(Dataset content)
###
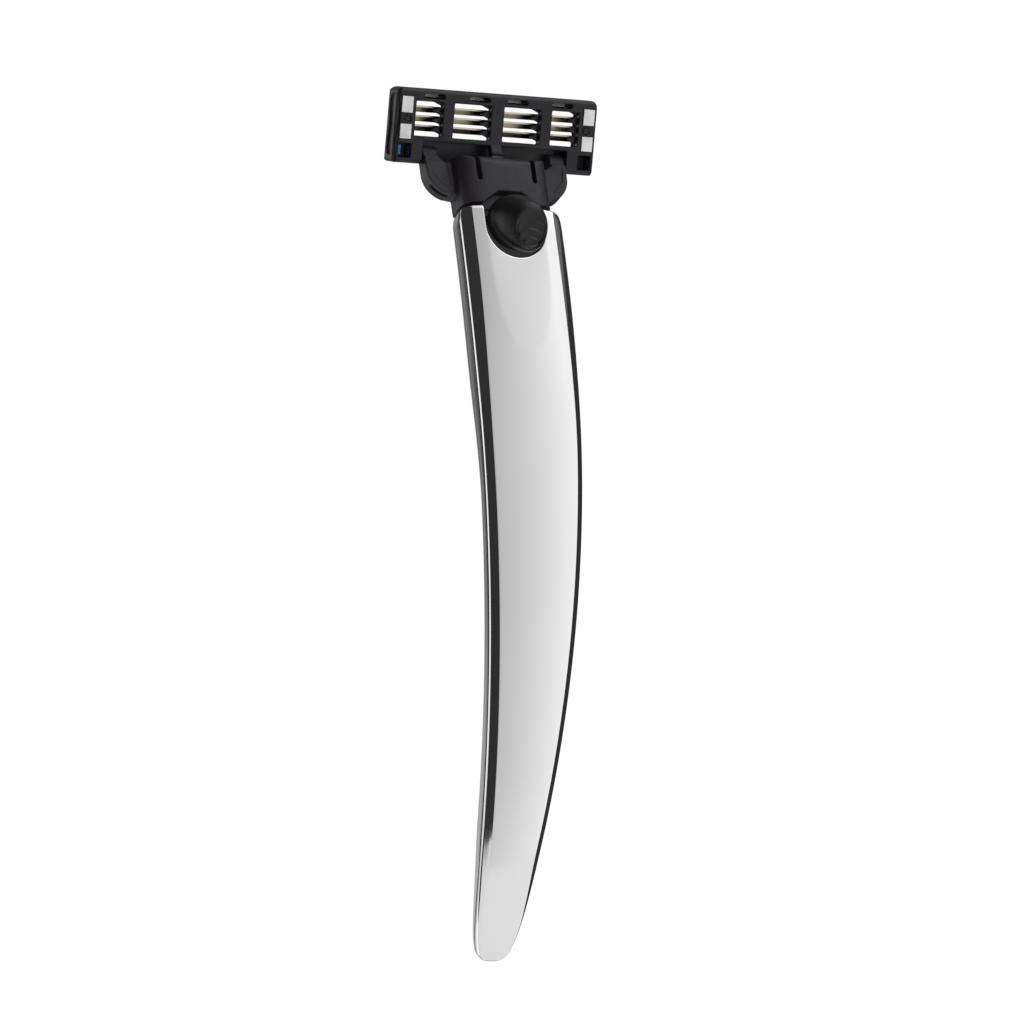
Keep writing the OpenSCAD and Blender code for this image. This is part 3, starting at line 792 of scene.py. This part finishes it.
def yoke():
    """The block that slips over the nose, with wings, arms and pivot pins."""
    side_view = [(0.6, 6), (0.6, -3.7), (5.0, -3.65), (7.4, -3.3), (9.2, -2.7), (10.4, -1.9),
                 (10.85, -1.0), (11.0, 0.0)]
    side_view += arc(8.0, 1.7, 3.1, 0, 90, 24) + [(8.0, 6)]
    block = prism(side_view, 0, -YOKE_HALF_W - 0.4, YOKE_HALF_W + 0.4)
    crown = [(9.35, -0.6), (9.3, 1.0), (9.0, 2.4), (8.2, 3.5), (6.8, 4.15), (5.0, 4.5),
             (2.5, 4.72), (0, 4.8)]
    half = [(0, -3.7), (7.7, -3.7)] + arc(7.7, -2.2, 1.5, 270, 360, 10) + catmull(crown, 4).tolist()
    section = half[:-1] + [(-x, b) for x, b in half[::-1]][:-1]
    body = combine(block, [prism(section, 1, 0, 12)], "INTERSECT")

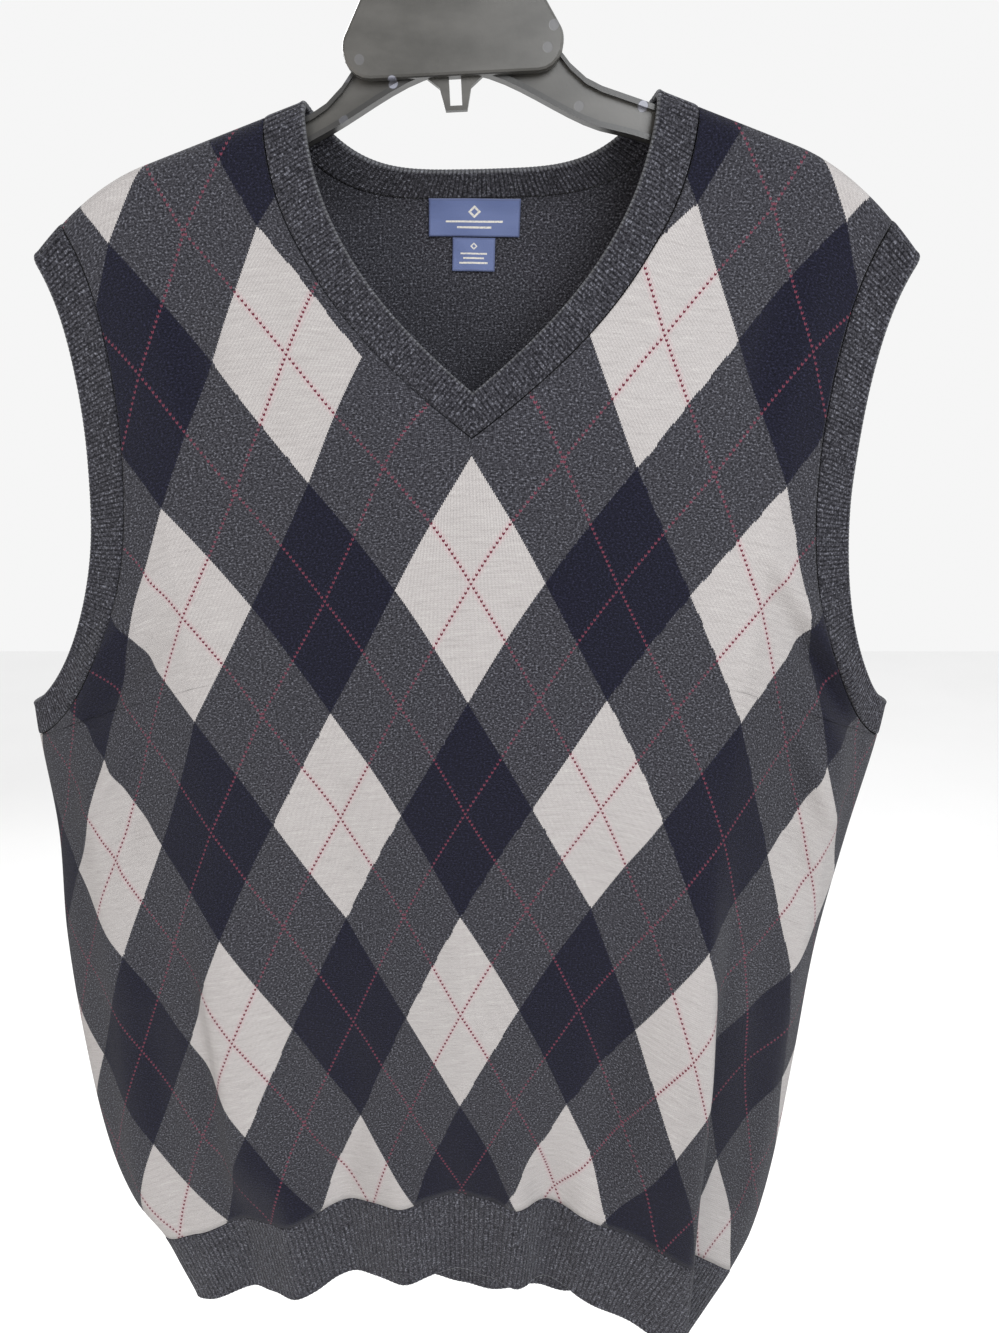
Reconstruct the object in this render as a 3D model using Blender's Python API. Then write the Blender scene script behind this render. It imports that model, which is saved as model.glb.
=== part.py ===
###
(Work to do) Copy all the records above precisely.

(Solution to the problem)
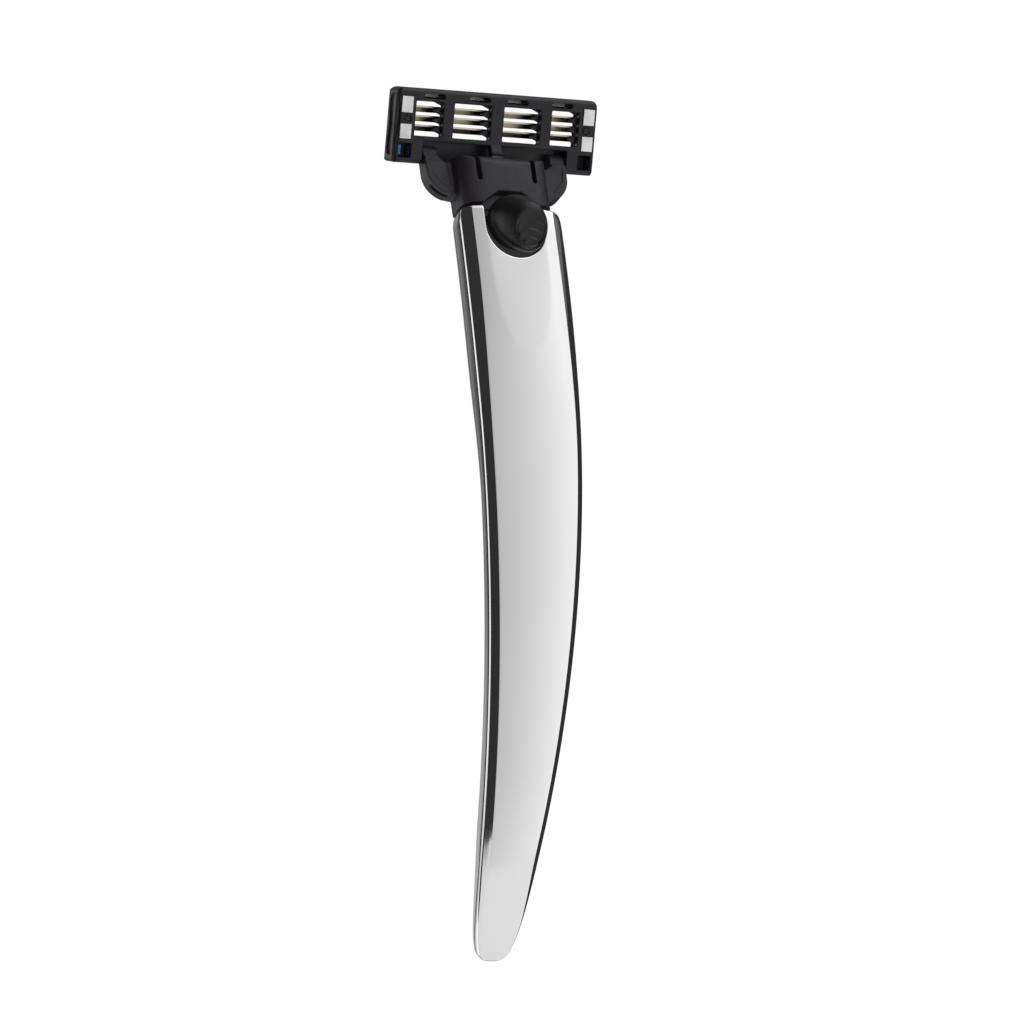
Keep writing the OpenSCAD and Blender code for this image. This is part 3, starting at line 792 of scene.py. This part finishes it.
def yoke():
    """The block that slips over the nose, with wings, arms and pivot pins."""
    side_view = [(0.6, 6), (0.6, -3.7), (5.0, -3.65), (7.4, -3.3), (9.2, -2.7), (10.4, -1.9),
                 (10.85, -1.0), (11.0, 0.0)]
    side_view += arc(8.0, 1.7, 3.1, 0, 90, 24) + [(8.0, 6)]
    block = prism(side_view, 0, -YOKE_HALF_W - 0.4, YOKE_HALF_W + 0.4)
    crown = [(9.35, -0.6), (9.3, 1.0), (9.0, 2.4), (8.2, 3.5), (6.8, 4.15), (5.0, 4.5),
             (2.5, 4.72), (0, 4.8)]
    half = [(0, -3.7), (7.7, -3.7)] + arc(7.7, -2.2, 1.5, 270, 360, 10) + catmull(crown, 4).tolist()
    section = half[:-1] + [(-x, b) for x, b in half[::-1]][:-1]
    body = combine(block, [prism(section, 1, 0, 12)], "INTERSECT")

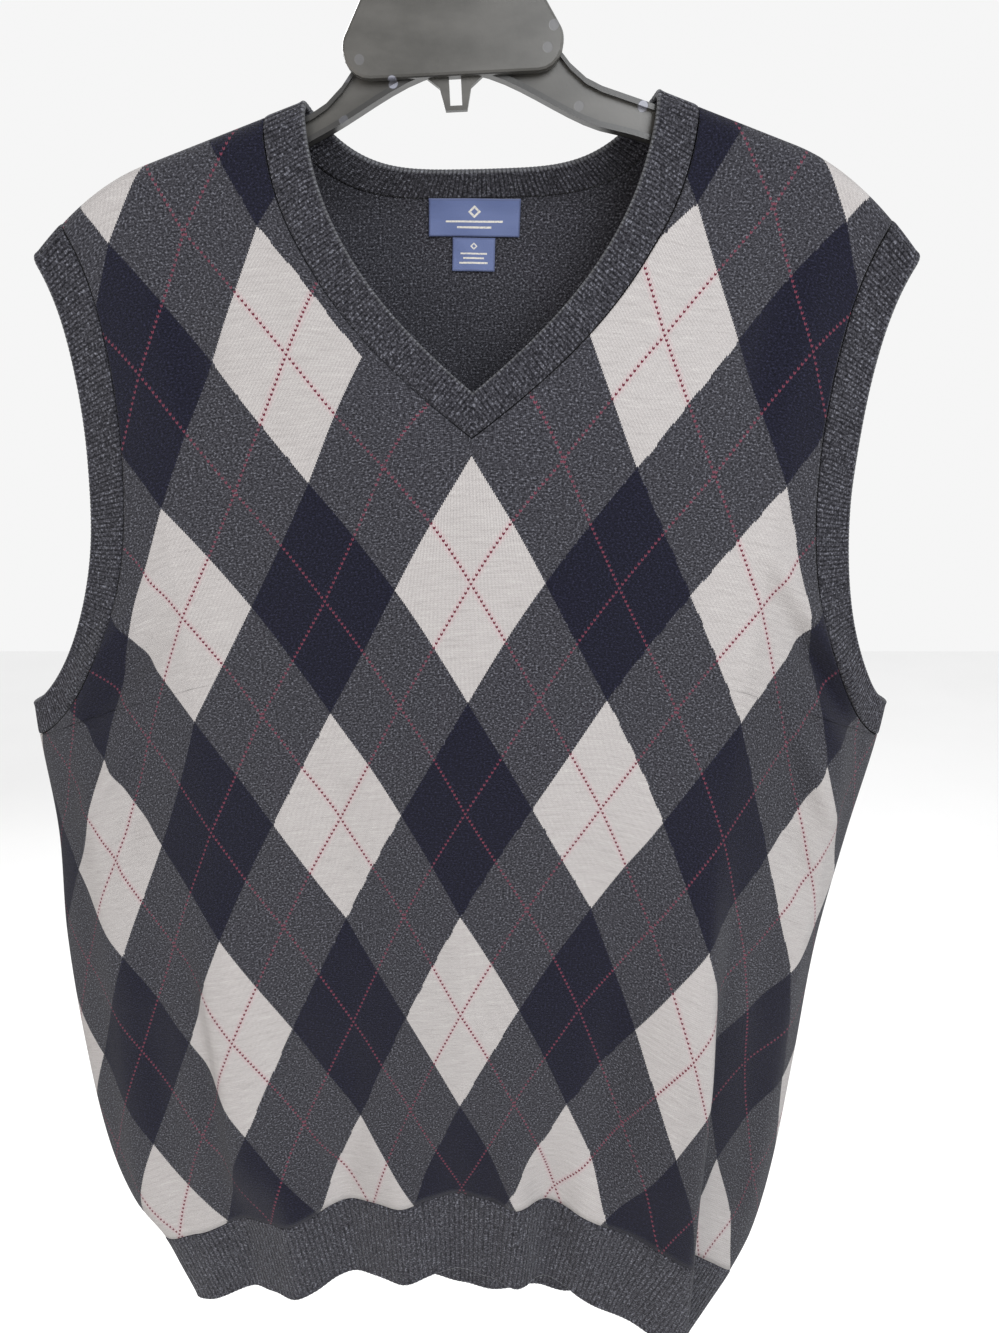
Reconstruct the object in this render as a 3D model using Blender's Python API. Then write the Blender scene script behind this render. It imports that model, which is saved as model.glb.
=== part.py ===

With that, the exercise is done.